The BBC reported how the company had installed a ‘spy-in-the-cab’ system to monitor breaking, acceleration and speeding which resulted in Mr Chander receiving eight warning letters. He was referred to the company’s driving school seven months before the crash. This reported that a journey with him was “uncomfortable and erratic” and said he would not have passed an initial training driving test.
Nevertheless, Mr Chander was allowed to continue driving. He struggled to punch a ticket in the moments running up to the crash and then confused the accelerator and brake, resulting in the fatal error.
LGC appreciates that things sometimes go wrong. Companies (like councils) and their employees make mistakes – and the bigger the company, the more likely it is that one part of its operations will make an error. They need to learn from these to prevent them from occurring again.

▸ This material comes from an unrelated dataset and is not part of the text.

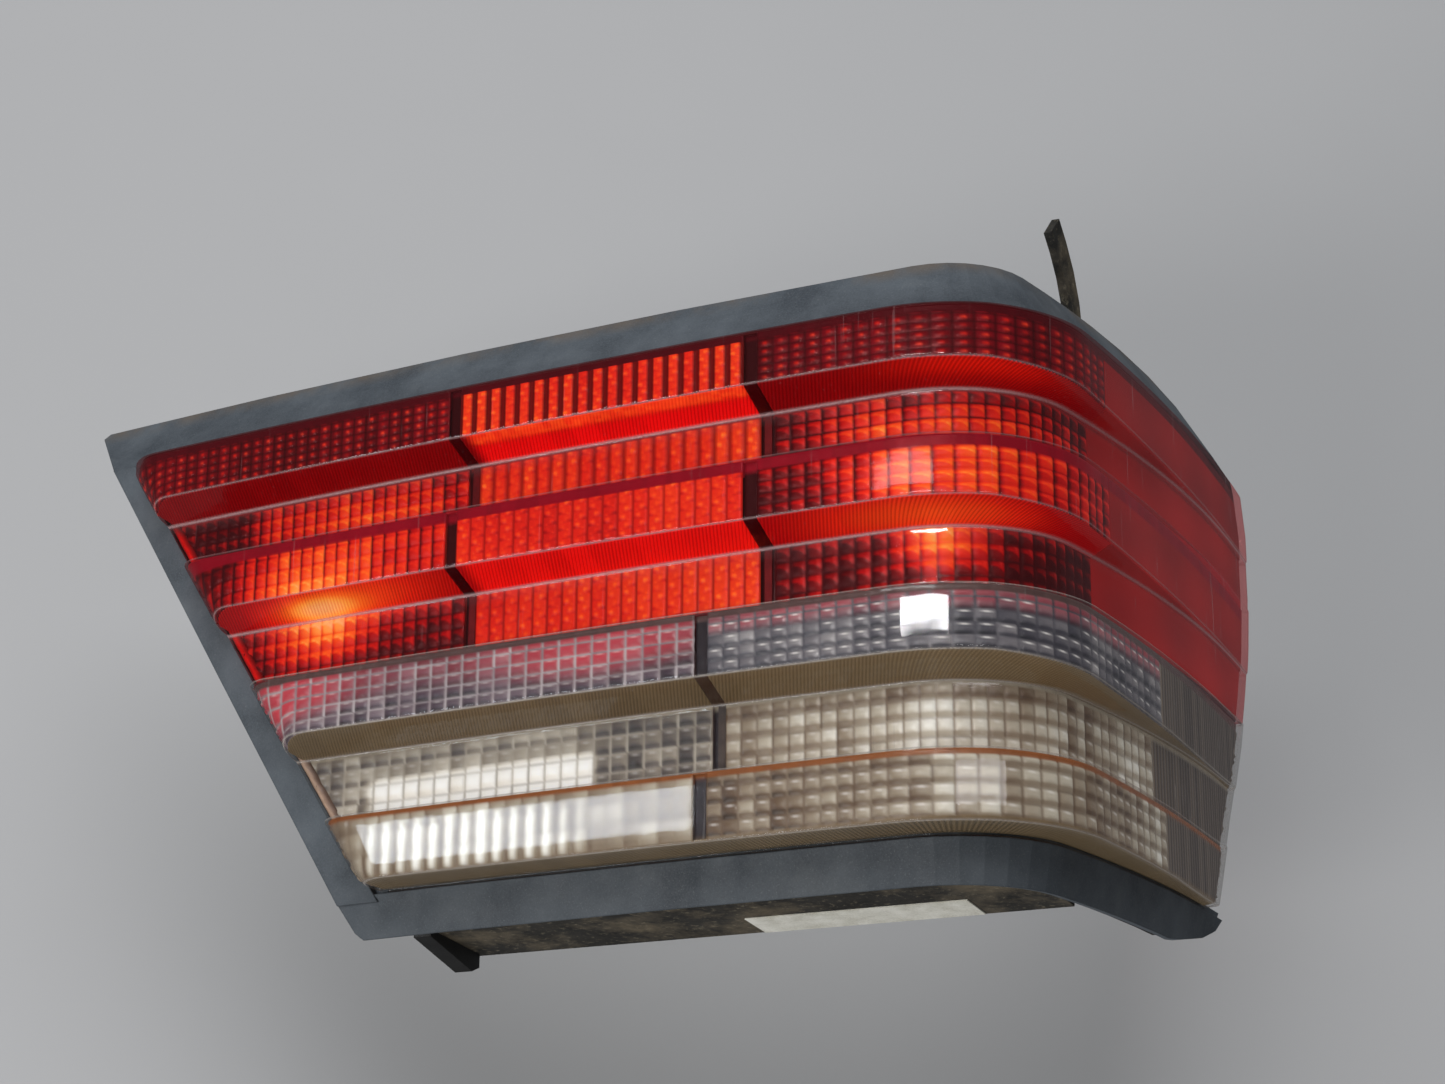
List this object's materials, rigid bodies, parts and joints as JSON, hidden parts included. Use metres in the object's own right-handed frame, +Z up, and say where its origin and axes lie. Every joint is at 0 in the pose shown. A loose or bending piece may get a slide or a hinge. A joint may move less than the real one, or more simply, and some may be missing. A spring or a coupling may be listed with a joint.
{
  "type": "vehicle tail light",
  "caption": "Wrap-around rear combination lamp with a stepped red and clear lens, slanted inner end, framing flange, bayonet bulbs on a removable carrier.",
  "frame": {"origin": "middle of the four fixing studs, in the plane of the rear wall's outer face", "axes": "+Z up in the car, -Y the way the lens faces, +X towards the slanted inner end, so the wrap-around end is at -X"},
  "size_m": [0.3986, 0.2374, 0.2454],
  "materials": {
    "housing_plastic": "weathered satin, slate blue-grey",
    "lens_red": "glossy red transparent plastic",
    "lens_clear": "glossy colourless transparent plastic, slightly yellowed",
    "rim_tan": "satin",
    "reflex_orange": "prismatic, orange-red",
    "amber": "gloss amber",
    "bright_metal": "vacuum-metallised, warm silver",
    "dark_plastic": "matte dark",
    "seal_rubber": "matte foam rubber",
    "carrier_plastic": "satin light grey",
    "brass": "satin",
    "steel": "zinc plated",
    "bulb_glass": "clear thin glass",
    "bulb_amber": "amber thin glass",
    "paper": "matte, creased"
  },
  "bodies": {
    "lamp": {"housing": "housing_plastic", "lens_red": "lens_red", "lens_clear": "lens_clear", "end_rim": "rim_tan", "divider_inner": "dark_plastic", "divider_outer": "dark_plastic", "divider_clear": "dark_plastic", "divider_level": "dark_plastic", "reflex_strip_one": "reflex_orange", "reflex_strip_two": "reflex_orange", "reflex_strip_three": "reflex_orange", "reflex_strip_four": "reflex_orange", "amber_strip_long": "amber", "amber_strip_short": "amber", "reflector_fog": "bright_metal", "reflector_reverse": "bright_metal", "reflector_turn": "bright_metal", "reflector_tail": "bright_metal", "wrap_liner": "bright_metal", "gasket_low": "seal_rubber", "gasket_wrap": "seal_rubber", "gasket_high": "seal_rubber", "gasket_inner": "seal_rubber", "seal_strip_end": "seal_rubber", "studs": "steel", "screw_bridge": "dark_plastic", "screw_posts": "dark_plastic", "label_blank": "paper", "locating_tab": "dark_plastic", "upper_shield": "dark_plastic"},
    "carrier": {"bulb_carrier": "carrier_plastic", "carrier_seal": "seal_rubber", "contact_strips": "brass", "plug_socket": "dark_plastic", "plug_pins": "brass", "socket_fog": "steel", "socket_reverse": "steel", "socket_turn": "steel", "socket_tail": "steel", "socket_brake": "steel"},
    "bulb_fog": {"bulb_base_fog": "brass", "bulb_glass_fog": "bulb_glass"},
    "bulb_reverse": {"bulb_base_reverse": "brass", "bulb_glass_reverse": "bulb_glass"},
    "bulb_turn": {"bulb_base_turn": "brass", "bulb_glass_turn": "bulb_amber"},
    "bulb_tail": {"bulb_base_tail": "brass", "bulb_glass_tail": "bulb_glass"},
    "bulb_brake": {"bulb_base_brake": "brass", "bulb_glass_brake": "bulb_glass"},
    "screw_inner": {"thumb_screw_inner": "dark_plastic"},
    "screw_outer": {"thumb_screw_outer": "dark_plastic"}
  },
  "joints": [
    {"name": "carrier_slide", "type": "slide", "parent": "lamp", "child": "carrier", "axis": [0, 1, 0], "range_m": [0, 0.045]},
    {"name": "bulb_fog_twist", "type": "hinge", "parent": "carrier", "child": "bulb_fog", "pos_m": [0.123, 0.005, -0.025], "axis": [0, 1, 0], "range_deg": [0, 25]},
    {"name": "bulb_reverse_twist", "type": "hinge", "parent": "carrier", "child": "bulb_reverse", "pos_m": [0.025, 0.005, 0.041], "axis": [0, 1, 0], "range_deg": [0, 25]},
    {"name": "bulb_turn_twist", "type": "hinge", "parent": "carrier", "child": "bulb_turn", "pos_m": [-0.085, 0.005, 0.041], "axis": [0, 1, 0], "range_deg": [0, 25]},
    {"name": "bulb_tail_twist", "type": "hinge", "parent": "carrier", "child": "bulb_tail", "pos_m": [-0.085, 0.005, -0.011], "axis": [0, 1, 0], "range_deg": [0, 25]},
    {"name": "bulb_brake_twist", "type": "hinge", "parent": "carrier", "child": "bulb_brake", "pos_m": [-0.085, 0.005, -0.0425], "axis": [0, 1, 0], "range_deg": [0, 25]},
    {"name": "screw_inner_turn", "type": "hinge", "parent": "carrier", "child": "screw_inner", "pos_m": [0.033, 0.005, -0.03], "axis": [0, 1, 0], "continuous": true},
    {"name": "screw_outer_turn", "type": "hinge", "parent": "carrier", "child": "screw_outer", "pos_m": [-0.035, 0.005, -0.03], "axis": [0, 1, 0], "continuous": true}
  ]
}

But it is also important that companies are held accountable. Those in positions of authority need to hold their hands up and accept the scrutiny that goes with responsibility, like a director of children’s services in the event of a serious case review.
No doubt Stagecoach’s senior management are genuinely remorseful for what happened in Coventry. However, the company’s apologies and sympathy would be more powerful if they came from Stagecoach, not some obscure (except to local transport historians) “legal entity”.

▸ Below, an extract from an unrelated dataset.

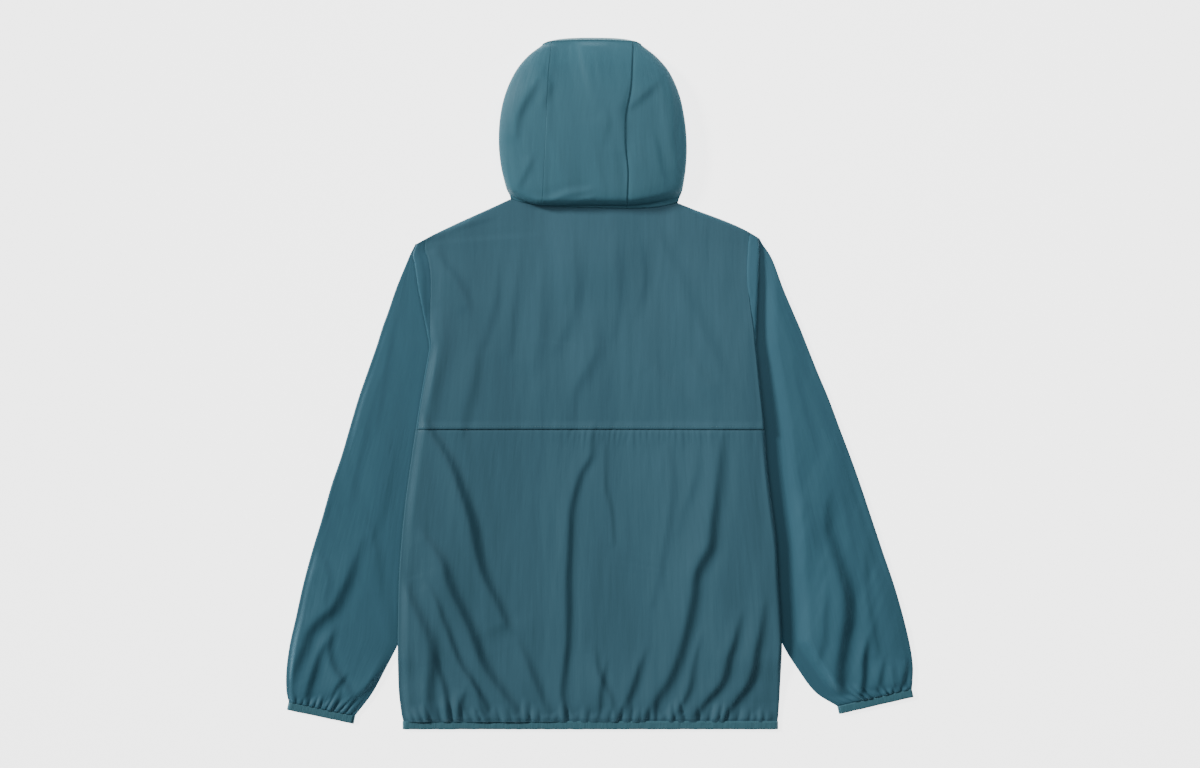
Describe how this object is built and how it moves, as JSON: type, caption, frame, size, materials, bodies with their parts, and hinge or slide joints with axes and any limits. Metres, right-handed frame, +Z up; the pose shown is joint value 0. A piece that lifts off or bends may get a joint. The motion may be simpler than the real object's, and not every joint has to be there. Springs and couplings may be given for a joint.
{
  "type": "sun protection jacket",
  "caption": "Hooded sun protection jacket with back yoke, panelled hood, bound hem and cuffs and a full front zip, laid flat on its front.",
  "frame": {"origin": "on the surface it lies on, below the middle of the jacket's bounding box", "axes": "+Y from hem to hood, +X to the wearer's right side, +Z up out of the back, which faces up"},
  "size_m": [0.8474, 0.9332, 0.0376],
  "materials": {
    "body_cloth": "thin plain-weave cloth, soft sheen",
    "hood_cloth": "thin plain-weave cloth, soft sheen",
    "sleeve_cloth": "thin plain-weave cloth, soft sheen",
    "stretch_binding": "matt stretch binding",
    "zip_tape": "matt woven tape",
    "zip_plastic": "satin moulded plastic"
  },
  "bodies": {
    "garment": {"back_yoke": "body_cloth", "back_lower": "body_cloth", "front_left": "body_cloth", "front_right": "body_cloth", "sleeve_left": "sleeve_cloth", "sleeve_right": "sleeve_cloth", "hood_centre": "hood_cloth", "hood_side_left": "hood_cloth", "hood_side_right": "hood_cloth", "hood_edge_binding": "stretch_binding", "cuff_binding_left": "stretch_binding", "cuff_binding_right": "stretch_binding", "hem_binding": "stretch_binding", "zip_tape_left": "zip_tape", "zip_tape_right": "zip_tape", "zip_chain": "zip_plastic", "zip_slider": "zip_plastic"},
    "pull_tab": {"zip_pull": "zip_plastic"}
  },
  "joints": [
    {"name": "pull_tab_hinge", "type": "hinge", "parent": "garment", "child": "pull_tab", "pos_m": [-0.0115, 0.206, 0.00165], "axis": [1, 0, 0], "range_deg": [0, 170]}
  ]
}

Councils are accountable for their local services (and indeed they’re often held accountable by local populations for services that they don’t run). Their local partners, including those in the private sector, should also be demonstrably accountable for their services, even if they do not face the same democratic scrutiny at the ballot box. This is especially true if they are in effect local monopolies performing an essential service, as is the case with many bus operators.
Stagecoach could learn much from councils about responsibility and accountability. It would be a welcome development if a Stagecoach senior manager faces the cameras after the sentencing, not one from Midland Red (South).